Enfin, les cœurs présents dans un GPU et ceux présents dans un processeur central, un CPU, sont architecturés de manières très différentes. Ils ne sont pas « bons » pour les mêmes choses. Les cœurs d’un GPU sont très simples, optimisés pour du calcul (souvent vectoriels) sur des nombres en virgule flottante. Ils sont cadencés à des fréquences peu élevées et sont très lents sur des codes comportant de nombreux sauts ou des tests logiques.
Un CPU, au contraire, devra être bien plus polyvalent et se comporter le mieux possible vis-à-vis de tout type de code. D’où des puces largement « pipelinées » (fréquences élevées), superscalaires (plusieurs instructions exécutées en simultané), gérant efficacement un gros cache-mémoire, etc. Bref, elles sont bien plus complexes, nécessitent beaucoup plus de transistors ce qui ne permet pas d’en caser des milliers sur un die de quelque cm² au plus.
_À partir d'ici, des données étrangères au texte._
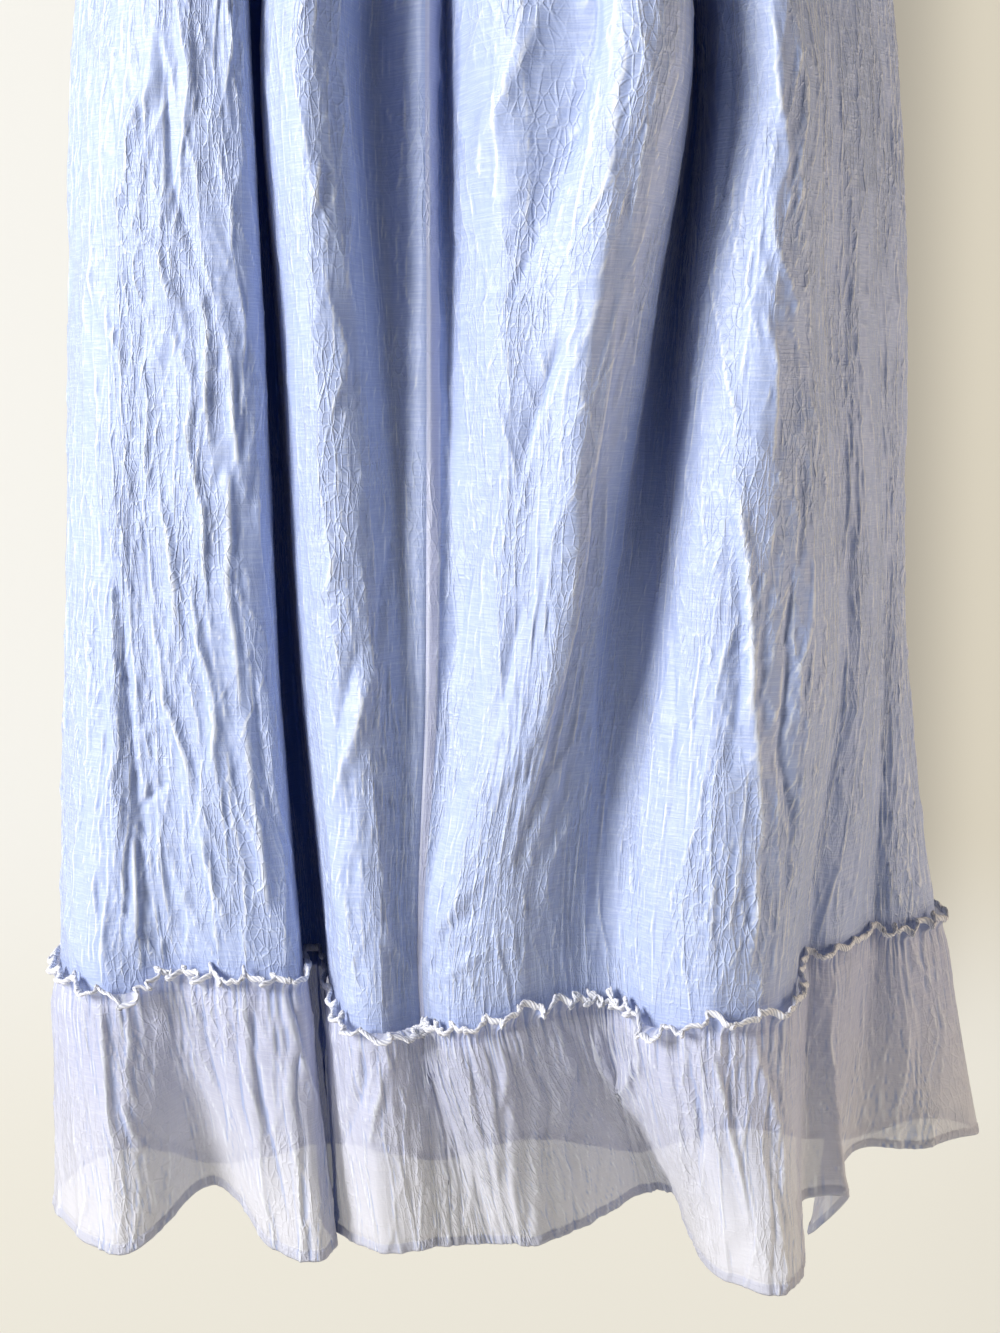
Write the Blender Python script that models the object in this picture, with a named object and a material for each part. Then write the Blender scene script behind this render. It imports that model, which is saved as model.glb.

C’est pourquoi le paradigme utilisé actuellement est celui du calcul « hybride ». Un CPU est utilisé pour les tâches courantes et un coprocesseur spécialisé pour des tâches lourdes et spécifiques (vectorielles et parallélisables et général). Cependant, à moyen terme, on pourra peut-être assister à une convergence, voire à une fusion CPU-GPU.

Le Tianhe-1A, un super ordinateur chinois basé sur des Intel Xeons et des NVIDIA Tesla: 2.5 PetaFlops, à peine la puissance de l'iPad 15...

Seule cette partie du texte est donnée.